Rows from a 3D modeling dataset
########################################
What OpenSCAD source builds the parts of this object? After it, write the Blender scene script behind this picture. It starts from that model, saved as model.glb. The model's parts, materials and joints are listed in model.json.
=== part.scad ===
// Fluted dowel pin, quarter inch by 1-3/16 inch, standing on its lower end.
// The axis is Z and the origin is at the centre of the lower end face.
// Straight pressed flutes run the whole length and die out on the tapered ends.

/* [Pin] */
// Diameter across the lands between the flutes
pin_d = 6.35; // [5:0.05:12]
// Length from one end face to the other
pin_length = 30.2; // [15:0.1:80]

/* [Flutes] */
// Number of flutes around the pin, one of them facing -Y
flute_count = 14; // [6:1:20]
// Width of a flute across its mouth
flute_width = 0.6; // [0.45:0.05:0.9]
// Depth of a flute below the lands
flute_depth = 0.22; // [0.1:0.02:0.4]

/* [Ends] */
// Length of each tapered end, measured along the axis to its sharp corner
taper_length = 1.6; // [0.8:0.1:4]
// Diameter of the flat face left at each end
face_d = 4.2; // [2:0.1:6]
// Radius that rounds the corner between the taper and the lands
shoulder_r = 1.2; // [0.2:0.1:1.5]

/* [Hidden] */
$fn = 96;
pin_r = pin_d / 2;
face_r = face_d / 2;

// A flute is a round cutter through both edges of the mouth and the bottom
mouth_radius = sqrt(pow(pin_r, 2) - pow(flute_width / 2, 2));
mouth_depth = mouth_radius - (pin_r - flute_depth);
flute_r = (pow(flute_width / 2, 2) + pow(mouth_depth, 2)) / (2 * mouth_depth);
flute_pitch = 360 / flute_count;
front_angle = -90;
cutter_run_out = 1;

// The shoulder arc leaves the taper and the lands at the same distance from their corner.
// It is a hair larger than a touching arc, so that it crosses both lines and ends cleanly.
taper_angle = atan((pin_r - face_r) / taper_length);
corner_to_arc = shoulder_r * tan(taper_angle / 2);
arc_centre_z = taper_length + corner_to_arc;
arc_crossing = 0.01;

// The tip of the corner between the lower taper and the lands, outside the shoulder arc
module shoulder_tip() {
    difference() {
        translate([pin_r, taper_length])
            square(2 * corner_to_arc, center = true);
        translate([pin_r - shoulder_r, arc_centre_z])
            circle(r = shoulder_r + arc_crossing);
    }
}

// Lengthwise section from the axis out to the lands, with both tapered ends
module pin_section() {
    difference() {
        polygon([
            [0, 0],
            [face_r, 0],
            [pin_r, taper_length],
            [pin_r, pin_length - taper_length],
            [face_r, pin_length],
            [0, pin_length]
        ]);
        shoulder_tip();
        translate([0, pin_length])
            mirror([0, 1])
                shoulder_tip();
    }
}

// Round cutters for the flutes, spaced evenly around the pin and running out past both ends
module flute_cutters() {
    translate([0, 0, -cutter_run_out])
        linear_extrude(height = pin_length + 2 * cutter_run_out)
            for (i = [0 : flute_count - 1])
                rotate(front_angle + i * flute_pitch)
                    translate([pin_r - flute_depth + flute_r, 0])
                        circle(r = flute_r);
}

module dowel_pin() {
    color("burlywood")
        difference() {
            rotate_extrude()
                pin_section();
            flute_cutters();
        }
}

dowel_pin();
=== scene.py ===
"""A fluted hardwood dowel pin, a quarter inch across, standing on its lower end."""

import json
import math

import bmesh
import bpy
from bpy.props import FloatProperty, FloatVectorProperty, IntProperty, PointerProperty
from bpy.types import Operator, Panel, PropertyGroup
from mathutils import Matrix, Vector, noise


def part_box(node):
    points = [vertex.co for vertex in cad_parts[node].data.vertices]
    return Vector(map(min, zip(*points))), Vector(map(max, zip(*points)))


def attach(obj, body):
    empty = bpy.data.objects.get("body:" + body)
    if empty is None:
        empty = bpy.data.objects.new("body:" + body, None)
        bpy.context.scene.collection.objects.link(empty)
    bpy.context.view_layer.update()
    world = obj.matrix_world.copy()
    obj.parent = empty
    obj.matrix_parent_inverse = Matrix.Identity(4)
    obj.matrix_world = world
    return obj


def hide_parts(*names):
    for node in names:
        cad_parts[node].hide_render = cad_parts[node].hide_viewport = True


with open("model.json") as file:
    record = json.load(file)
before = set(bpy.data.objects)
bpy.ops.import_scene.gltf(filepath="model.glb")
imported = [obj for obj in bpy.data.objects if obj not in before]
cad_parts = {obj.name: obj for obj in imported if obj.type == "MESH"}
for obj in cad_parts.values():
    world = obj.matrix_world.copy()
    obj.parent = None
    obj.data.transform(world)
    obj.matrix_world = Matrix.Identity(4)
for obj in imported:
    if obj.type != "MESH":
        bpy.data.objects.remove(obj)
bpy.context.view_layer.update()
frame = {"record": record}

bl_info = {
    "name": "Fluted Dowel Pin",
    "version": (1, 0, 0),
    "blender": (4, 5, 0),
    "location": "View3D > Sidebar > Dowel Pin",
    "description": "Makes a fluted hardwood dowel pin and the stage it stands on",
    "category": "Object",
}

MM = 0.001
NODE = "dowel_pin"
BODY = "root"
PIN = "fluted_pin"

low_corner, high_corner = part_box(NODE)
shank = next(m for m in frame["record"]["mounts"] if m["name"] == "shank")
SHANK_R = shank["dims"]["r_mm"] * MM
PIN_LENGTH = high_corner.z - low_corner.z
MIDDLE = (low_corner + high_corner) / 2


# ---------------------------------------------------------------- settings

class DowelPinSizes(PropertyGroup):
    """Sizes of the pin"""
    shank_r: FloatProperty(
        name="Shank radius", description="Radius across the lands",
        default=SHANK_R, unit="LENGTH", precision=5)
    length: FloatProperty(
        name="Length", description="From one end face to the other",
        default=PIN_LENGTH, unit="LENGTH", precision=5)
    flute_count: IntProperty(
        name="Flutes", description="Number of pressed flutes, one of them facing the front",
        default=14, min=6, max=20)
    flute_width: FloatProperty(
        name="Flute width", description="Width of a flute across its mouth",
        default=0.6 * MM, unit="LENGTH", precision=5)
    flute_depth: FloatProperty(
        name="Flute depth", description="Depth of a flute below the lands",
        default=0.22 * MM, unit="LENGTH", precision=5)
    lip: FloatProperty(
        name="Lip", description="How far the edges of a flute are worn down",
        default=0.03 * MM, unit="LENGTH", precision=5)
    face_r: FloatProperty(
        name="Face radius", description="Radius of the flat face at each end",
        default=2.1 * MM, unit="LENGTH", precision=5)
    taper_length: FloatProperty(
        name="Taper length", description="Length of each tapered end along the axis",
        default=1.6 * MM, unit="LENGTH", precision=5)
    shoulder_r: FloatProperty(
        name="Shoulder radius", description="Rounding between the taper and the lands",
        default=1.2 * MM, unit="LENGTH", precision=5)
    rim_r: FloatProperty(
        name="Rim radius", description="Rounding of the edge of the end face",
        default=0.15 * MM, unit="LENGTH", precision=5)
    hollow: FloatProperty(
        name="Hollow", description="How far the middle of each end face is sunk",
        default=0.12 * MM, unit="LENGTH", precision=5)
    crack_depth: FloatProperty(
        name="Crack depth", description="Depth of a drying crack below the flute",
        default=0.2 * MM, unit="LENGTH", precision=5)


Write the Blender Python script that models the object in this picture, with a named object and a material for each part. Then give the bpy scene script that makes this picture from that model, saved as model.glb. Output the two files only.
########################################
* Stated goal *
Starting at the line that contains "both tapered ends" and ending at the line that contains "obj.parent = empty", repeat each line exactly, both ends included, and nothing else.

* Final result *
// Lengthwise section from the axis out to the lands, with both tapered ends
module pin_section() {
    difference() {
        polygon([
            [0, 0],
            [face_r, 0],
            [pin_r, taper_length],
            [pin_r, pin_length - taper_length],
            [face_r, pin_length],
            [0, pin_length]
        ]);
        shoulder_tip();
        translate([0, pin_length])
            mirror([0, 1])
                shoulder_tip();
    }
}

// Round cutters for the flutes, spaced evenly around the pin and running out past both ends
module flute_cutters() {
    translate([0, 0, -cutter_run_out])
        linear_extrude(height = pin_length + 2 * cutter_run_out)
            for (i = [0 : flute_count - 1])
                rotate(front_angle + i * flute_pitch)
                    translate([pin_r - flute_depth + flute_r, 0])
                        circle(r = flute_r);
}

module dowel_pin() {
    color("burlywood")
        difference() {
            rotate_extrude()
                pin_section();
            flute_cutters();
        }
}

dowel_pin();
=== scene.py ===
"""A fluted hardwood dowel pin, a quarter inch across, standing on its lower end."""

import json
import math

import bmesh
import bpy
from bpy.props import FloatProperty, FloatVectorProperty, IntProperty, PointerProperty
from bpy.types import Operator, Panel, PropertyGroup
from mathutils import Matrix, Vector, noise


def part_box(node):
    points = [vertex.co for vertex in cad_parts[node].data.vertices]
    return Vector(map(min, zip(*points))), Vector(map(max, zip(*points)))


def attach(obj, body):
    empty = bpy.data.objects.get("body:" + body)
    if empty is None:
        empty = bpy.data.objects.new("body:" + body, None)
        bpy.context.scene.collection.objects.link(empty)
    bpy.context.view_layer.update()
    world = obj.matrix_world.copy()
    obj.parent = empty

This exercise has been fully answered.